## Task directions
Return the records exactly as they are.

## Records shown
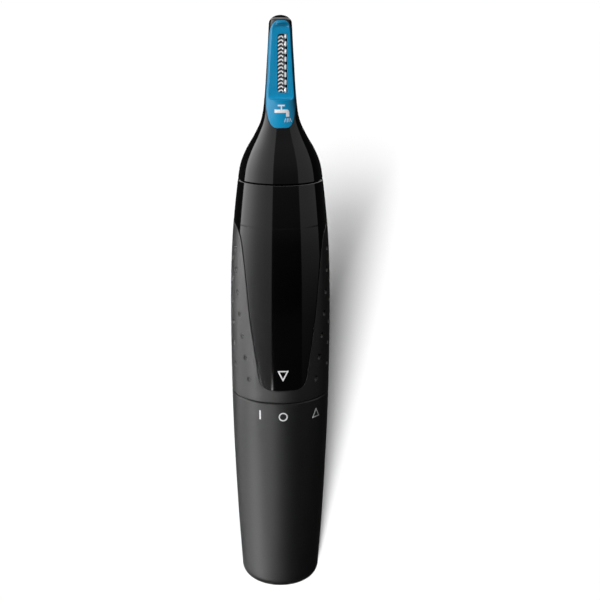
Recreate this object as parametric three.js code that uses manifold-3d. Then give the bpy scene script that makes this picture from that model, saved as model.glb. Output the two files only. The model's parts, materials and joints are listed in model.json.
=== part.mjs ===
// Nose hair trimmer: a battery powered trimmer with a slim tube that carries a reciprocating cutter.
// Millimetres, +Z up. It stands on its flat base: the origin is the middle of the base, the length runs
// along +Z to the tip, and the front, with the cutter slot and the switch marks, faces -Y.
// Azimuths are in degrees round +Z from the front, positive towards +X.

import * as THREE from 'three';
import { mergeVertices } from 'three/addons/utils/BufferGeometryUtils.js';
import Module from 'manifold-3d';

const wasm = await Module();
wasm.setup();

// ---- Driving dimensions -------------------------------------------------------------------------

const LENGTH = 146;
const BASE_EDGE = 3.4; // rounding where the flat base meets the side
const TIP_DOME = 2; // height of the rounded end of the tube
const SIDES = 32; // sides of the large round pieces
const SMALL_SIDES = 16; // sides of shafts, pins and screws

// The outer surface: radius at each height, joined by a smooth curve.
const SILHOUETTE = [
  [BASE_EDGE, 10.1], [21, 11.2], [44, 12.16], [66, 12.5], [82, 12.38], [92, 11.95], [99.4, 11.3],
  [107.2, 10.38], [111, 9.7], [114.3, 8.34], [118, 6.22], [121.5, 4.65], [126.3, 3.89],
  [135.8, 3.22], [LENGTH - TIP_DOME, 2.75],
];

const SWITCH_SEAM = 52.7; // between the battery base and the handle
const HEAD_SEAM = 107.2; // between the handle and the cutting head
const SEAM_GAP = 0.12;
const SEAM_CHAMFER = 0.18;

const HOUSING_WALL = 1.5;
const HANDLE_WALL = 2;
const GRIP_DEPTH = 0.9; // thickness of the soft grip on the handle shell
const NECK_WALL = 1.3;

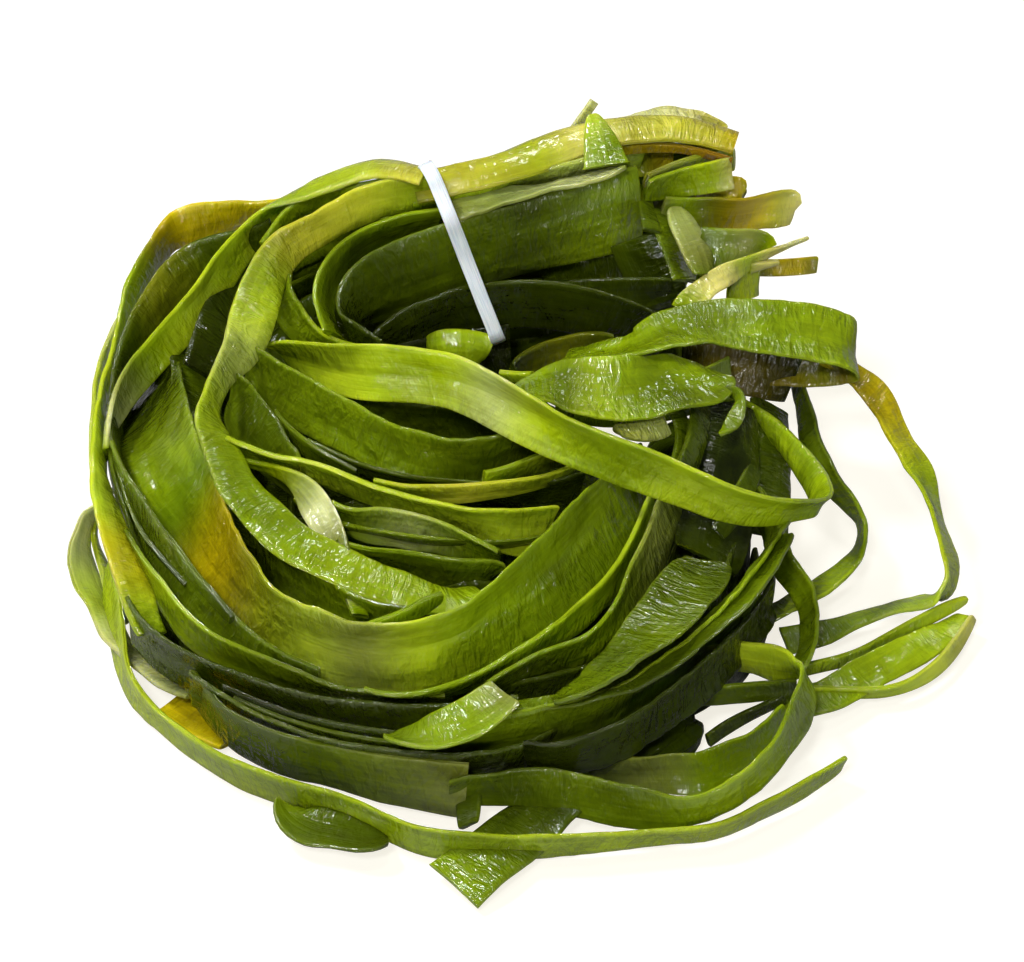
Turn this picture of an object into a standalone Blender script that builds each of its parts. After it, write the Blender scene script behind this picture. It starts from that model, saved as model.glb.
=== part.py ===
"""Tied bundle of wet kelp strips: a coiled skein of flat strips with one narrow band round its back limb.

The bundle is one solid out to its uneven outline: a lumpy core with the main strips laid over it.
+X is the long way, +Y is the tied back limb, +Z is up, and the part lies on the floor at z = 0.
Lengths in this script are millimetres and angles are degrees; meshes are written in metres.
"""
import bmesh
import bpy
from math import acos, ceil, cos, radians, sin
from mathutils import Vector

MM = 0.001
MIDDLE = Vector((-0.6, -1.5, 0))   # middle of the outline below, which becomes the origin

# Driving dimensions.
STRIP_THICK = 2.2          # a wet strip, with the film of the strips under it
STATION_STEP = 10.0        # longest piece of a strip between two sections
TIE_WIDTH = 2.8
TIE_THICK = 0.7
TIE_GAP = 0.3              # clear space kept all round the tie
FLOOR_STEP = 0.4           # each core lump's underside is this much above the one before
WELD = 0.002               # corners closer than this are one corner
CORE_SEGMENTS = 16
CORE_RINGS = 6

# Core lumps: centre and radii.
CORE = {
    "middle": ((-20, -8, 0), (54, 46, 25)),
    "left_limb": ((-61, 12, 10), (16, 42, 20)),
    "back_limb": ((-4, 53, 29), (52, 11, 28)),
    "left_turn": ((-48, 40, 22), (20, 18, 22)),
    "right_limb": ((33, 12, 6), (18, 38, 15)),
    "front": ((8, -40, 4), (46, 19, 13)),
}

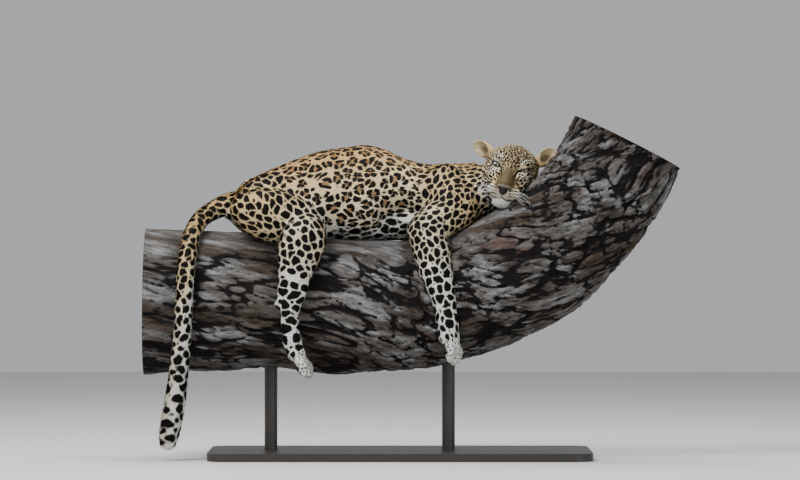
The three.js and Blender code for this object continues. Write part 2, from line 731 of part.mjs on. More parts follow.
// Legs: each length is kept between a cut across its upper joint and one across its lower.
const LEG_CUTS = {
  knee: (s, lag) => ({ at: [-300 + lag, s * 172, 652], facing: [-0.16, s * 0.22, -0.96] }),
  hock: (s, lag) => ({ at: [-348 + lag, s * 210, 478], facing: [0.12, 0, -0.99] }),
  ankle: (s, lag) => ({ at: [-322 + lag, s * 216, 342], facing: [0.45, 0, -0.89] }),
  elbow: (s, lag) => ({ at: [80 + lag, s * 168, 664], facing: [0.2, s * 0.2, -0.96] }),
  wrist: (s, lag) => ({ at: [149 + lag, s * 226, 398], facing: [0.15, 0, -0.99] }),
};
for (const [name, s] of SIDES) {
  const flank = { at: [0, s * 40, 0], facing: [0, s, 0] };
  const lowHigh = (x0, x1, z0, z1) => [[x0, s > 0 ? 10 : -320, z0], [x1, s > 0 ? 320 : -10, z1]];
  const lag = s > 0 ? LAG.hind : 0;
  const late = s > 0 ? LAG.fore : 0;
  const knee = LEG_CUTS.knee(s, lag);
  const hock = LEG_CUTS.hock(s, lag);
  const ankle = LEG_CUTS.ankle(s, lag);
  const elbow = LEG_CUTS.elbow(s, late);
  const wrist = LEG_CUTS.wrist(s, late);
  const thigh = fleshPiece(...lowHigh(-640, -180, 590, 930), STEP.trunk, [before(knee), past(flank)]);
  addNode(`thigh_${name}`, biggest(thigh.intersect(parting(HAUNCH, s, lag, 0))), look.coat);
  addFlesh(`shank_${name}`, ...lowHigh(-460, -180, 420, 720), STEP.lower, [past(knee), before(hock)]);
  addFlesh(`metatarsus_${name}`, ...lowHigh(-440, -240, 300, 520), STEP.cannon, [past(hock), before(ankle)]);
  addFlesh(`hind_paw_${name}`, ...lowHigh(-420, -180, 200, 400), STEP.paw, [past(ankle)]);
  const armCuts = [before(elbow), past(flank), before(CUTS.neck)];
  const arm = fleshPiece(...lowHigh(-110, 300, 600, 980), STEP.trunk, armCuts);
  addNode(`upper_arm_${name}`, biggest(arm.intersect(parting(SHOULDER, s, late, 0))), look.coat);
  addFlesh(`forearm_${name}`, ...lowHigh(-20, 240, 360, 720), STEP.lower, [past(elbow), before(wrist)]);
  addFlesh(`forepaw_${name}`, ...lowHigh(40, 260, 250, 450), STEP.paw, [past(wrist)]);
}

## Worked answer
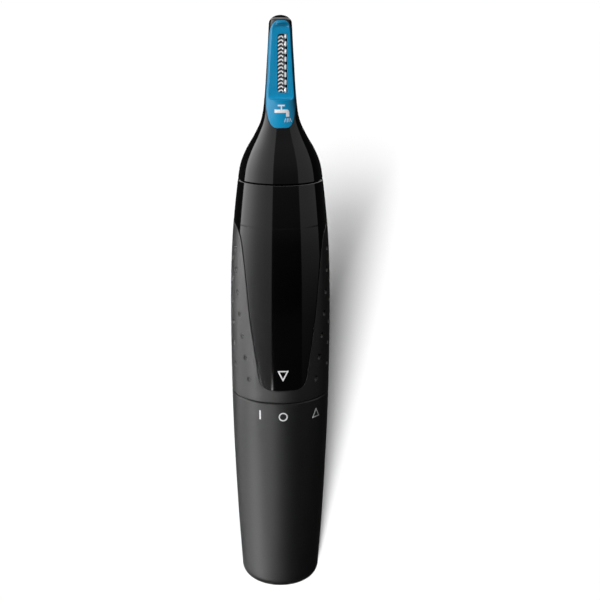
Recreate this object as parametric three.js code that uses manifold-3d. Then give the bpy scene script that makes this picture from that model, saved as model.glb. Output the two files only. The model's parts, materials and joints are listed in model.json.
=== part.mjs ===
// Nose hair trimmer: a battery powered trimmer with a slim tube that carries a reciprocating cutter.
// Millimetres, +Z up. It stands on its flat base: the origin is the middle of the base, the length runs
// along +Z to the tip, and the front, with the cutter slot and the switch marks, faces -Y.
// Azimuths are in degrees round +Z from the front, positive towards +X.

import * as THREE from 'three';
import { mergeVertices } from 'three/addons/utils/BufferGeometryUtils.js';
import Module from 'manifold-3d';

const wasm = await Module();
wasm.setup();

// ---- Driving dimensions -------------------------------------------------------------------------

const LENGTH = 146;
const BASE_EDGE = 3.4; // rounding where the flat base meets the side
const TIP_DOME = 2; // height of the rounded end of the tube
const SIDES = 32; // sides of the large round pieces
const SMALL_SIDES = 16; // sides of shafts, pins and screws

// The outer surface: radius at each height, joined by a smooth curve.
const SILHOUETTE = [
  [BASE_EDGE, 10.1], [21, 11.2], [44, 12.16], [66, 12.5], [82, 12.38], [92, 11.95], [99.4, 11.3],
  [107.2, 10.38], [111, 9.7], [114.3, 8.34], [118, 6.22], [121.5, 4.65], [126.3, 3.89],
  [135.8, 3.22], [LENGTH - TIP_DOME, 2.75],
];

const SWITCH_SEAM = 52.7; // between the battery base and the handle
const HEAD_SEAM = 107.2; // between the handle and the cutting head
const SEAM_GAP = 0.12;
const SEAM_CHAMFER = 0.18;

const HOUSING_WALL = 1.5;
const HANDLE_WALL = 2;
const GRIP_DEPTH = 0.9; // thickness of the soft grip on the handle shell
const NECK_WALL = 1.3;

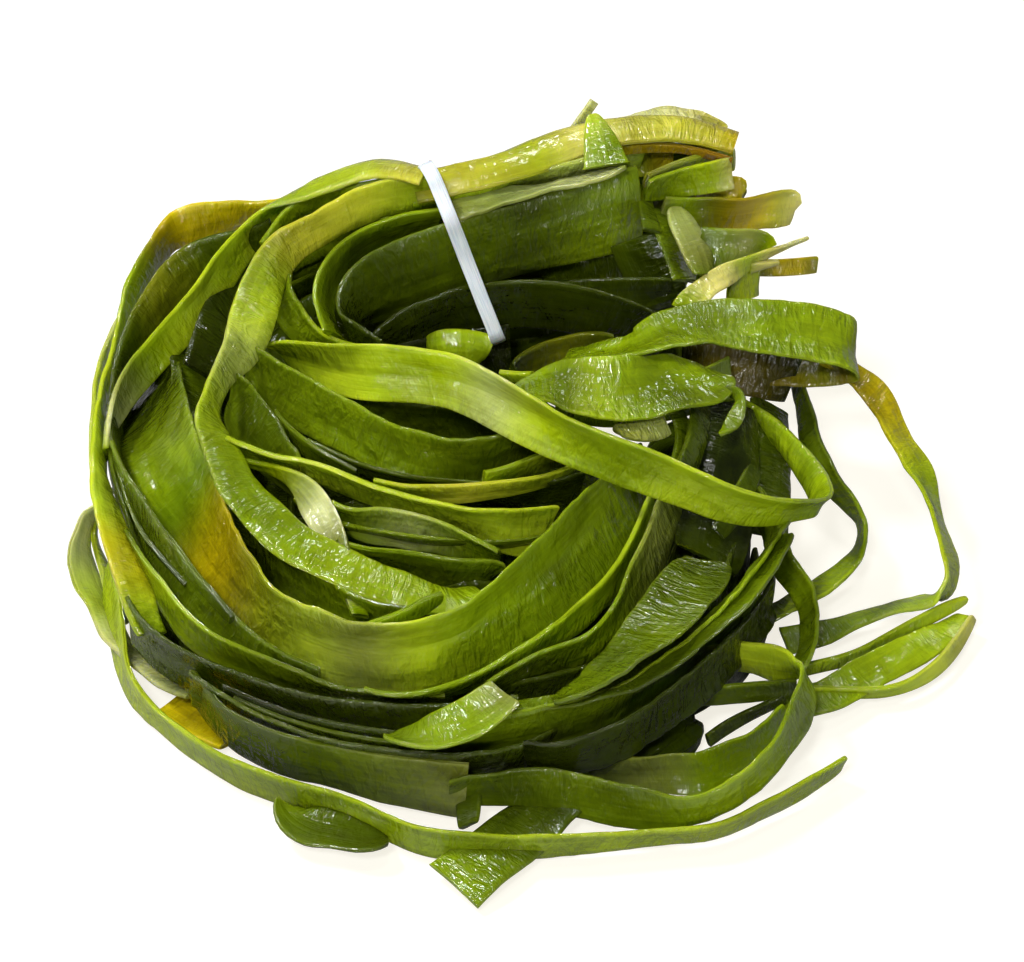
Turn this picture of an object into a standalone Blender script that builds each of its parts. After it, write the Blender scene script behind this picture. It starts from that model, saved as model.glb.
=== part.py ===
"""Tied bundle of wet kelp strips: a coiled skein of flat strips with one narrow band round its back limb.

The bundle is one solid out to its uneven outline: a lumpy core with the main strips laid over it.
+X is the long way, +Y is the tied back limb, +Z is up, and the part lies on the floor at z = 0.
Lengths in this script are millimetres and angles are degrees; meshes are written in metres.
"""
import bmesh
import bpy
from math import acos, ceil, cos, radians, sin
from mathutils import Vector

MM = 0.001
MIDDLE = Vector((-0.6, -1.5, 0))   # middle of the outline below, which becomes the origin

# Driving dimensions.
STRIP_THICK = 2.2          # a wet strip, with the film of the strips under it
STATION_STEP = 10.0        # longest piece of a strip between two sections
TIE_WIDTH = 2.8
TIE_THICK = 0.7
TIE_GAP = 0.3              # clear space kept all round the tie
FLOOR_STEP = 0.4           # each core lump's underside is this much above the one before
WELD = 0.002               # corners closer than this are one corner
CORE_SEGMENTS = 16
CORE_RINGS = 6

# Core lumps: centre and radii.
CORE = {
    "middle": ((-20, -8, 0), (54, 46, 25)),
    "left_limb": ((-61, 12, 10), (16, 42, 20)),
    "back_limb": ((-4, 53, 29), (52, 11, 28)),
    "left_turn": ((-48, 40, 22), (20, 18, 22)),
    "right_limb": ((33, 12, 6), (18, 38, 15)),
    "front": ((8, -40, 4), (46, 19, 13)),
}

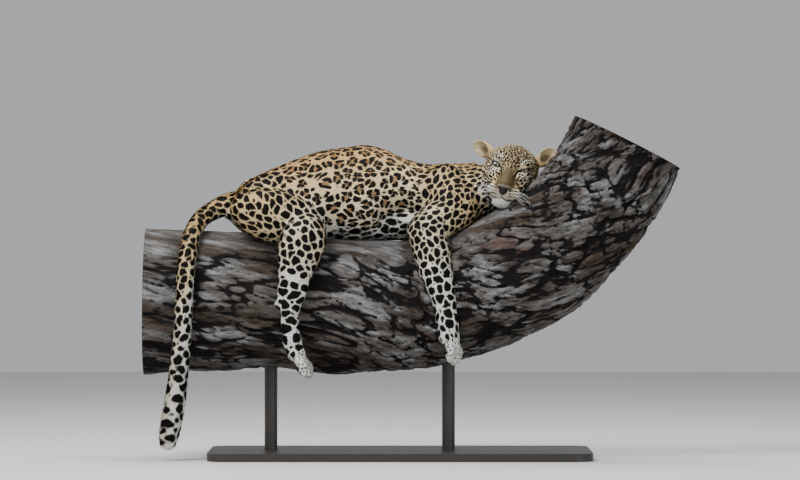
The three.js and Blender code for this object continues. Write part 2, from line 731 of part.mjs on. More parts follow.
// Legs: each length is kept between a cut across its upper joint and one across its lower.
const LEG_CUTS = {
  knee: (s, lag) => ({ at: [-300 + lag, s * 172, 652], facing: [-0.16, s * 0.22, -0.96] }),
  hock: (s, lag) => ({ at: [-348 + lag, s * 210, 478], facing: [0.12, 0, -0.99] }),
  ankle: (s, lag) => ({ at: [-322 + lag, s * 216, 342], facing: [0.45, 0, -0.89] }),
  elbow: (s, lag) => ({ at: [80 + lag, s * 168, 664], facing: [0.2, s * 0.2, -0.96] }),
  wrist: (s, lag) => ({ at: [149 + lag, s * 226, 398], facing: [0.15, 0, -0.99] }),
};
for (const [name, s] of SIDES) {
  const flank = { at: [0, s * 40, 0], facing: [0, s, 0] };
  const lowHigh = (x0, x1, z0, z1) => [[x0, s > 0 ? 10 : -320, z0], [x1, s > 0 ? 320 : -10, z1]];
  const lag = s > 0 ? LAG.hind : 0;
  const late = s > 0 ? LAG.fore : 0;
  const knee = LEG_CUTS.knee(s, lag);
  const hock = LEG_CUTS.hock(s, lag);
  const ankle = LEG_CUTS.ankle(s, lag);
  const elbow = LEG_CUTS.elbow(s, late);
  const wrist = LEG_CUTS.wrist(s, late);
  const thigh = fleshPiece(...lowHigh(-640, -180, 590, 930), STEP.trunk, [before(knee), past(flank)]);
  addNode(`thigh_${name}`, biggest(thigh.intersect(parting(HAUNCH, s, lag, 0))), look.coat);
  addFlesh(`shank_${name}`, ...lowHigh(-460, -180, 420, 720), STEP.lower, [past(knee), before(hock)]);
  addFlesh(`metatarsus_${name}`, ...lowHigh(-440, -240, 300, 520), STEP.cannon, [past(hock), before(ankle)]);
  addFlesh(`hind_paw_${name}`, ...lowHigh(-420, -180, 200, 400), STEP.paw, [past(ankle)]);
  const armCuts = [before(elbow), past(flank), before(CUTS.neck)];
  const arm = fleshPiece(...lowHigh(-110, 300, 600, 980), STEP.trunk, armCuts);
  addNode(`upper_arm_${name}`, biggest(arm.intersect(parting(SHOULDER, s, late, 0))), look.coat);
  addFlesh(`forearm_${name}`, ...lowHigh(-20, 240, 360, 720), STEP.lower, [past(elbow), before(wrist)]);
  addFlesh(`forepaw_${name}`, ...lowHigh(40, 260, 250, 450), STEP.paw, [past(wrist)]);
}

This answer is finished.